I have 3 DC's in 2 geographical sites. Site1 has 2 DC's (one with all FSMO roles and the other as primary DNS/DHCP); site2 has one DC (secondary DNS/DHCP).

I am replacing a 10 year old 2000 DC in site2 with a new 2003 DC. The DC was running DHCP, WINS, and DNS with an AD-integrated zone. So I install those services on the new server, copy DHCP database, turn it on, copy DNS over, replicate WINS; then remove the old DC from DNS/WINS replication and removed it from the nameservers tab for DNS.

Everything works fine for the most part, except when I turn the old DC off to test the effect. In site1 and site2, when I try to join a computer to the domain, it says "domain controller not found". This only happens about half the time.

I am also running Unity in site1. The logonserver for Unity is the DC in site1. It can get everywhere on the network, except when I try to edit a user in Unity (it looks at Active Directory), it says "cannot find domain controller".

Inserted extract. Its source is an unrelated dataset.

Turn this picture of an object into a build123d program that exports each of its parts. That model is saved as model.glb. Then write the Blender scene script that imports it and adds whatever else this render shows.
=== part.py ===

Why is a server that is logged onto a completely seperate DC having trouble contacting it?

Could this happen because I simply turned off the server (as a test) instead of demoting it? I would think that once a server has a logonserver, it won't lose contact with it.

Sorry about the long post, it's just kind of a complicated issue.

Thanks!
 
Sounds like you need to make the new box a GC. Also sounds like your AD Sites and Services isn't setup correctly.

Did you clear out all records for the DC in DNS? It sounds like you're not using AD integrated DNS.

Pat Richard MVP
 
The new box is a GC. I just disabled GC on the old box, will that take awhile to come into play? DNS is AD-integrated; both the old server and the new server SRV records are in "_LDAP._TCP.dc._msdcs.domainname". Should I manually delete the old server's SRV records from there so clients don't find it?

Thanks.
 
So it was probably the GC. After I stopped advertising the old DC, stuff connected to the new DC. Thanks.

Only other (weird) problem I am having is computers in that domain can log in, but the network is veerry slow. It sits at the "applying profile settings" for about 5 minutes and it takes about 2 minutes to pull up network settings.
 
That's likely a DNS issue. What DNS server are they pointing to?

BTW - Don't manually remove DNS entries until after you've demoted the DC and removed it from the domain. IF the records still exist after a little while you should manually delete them.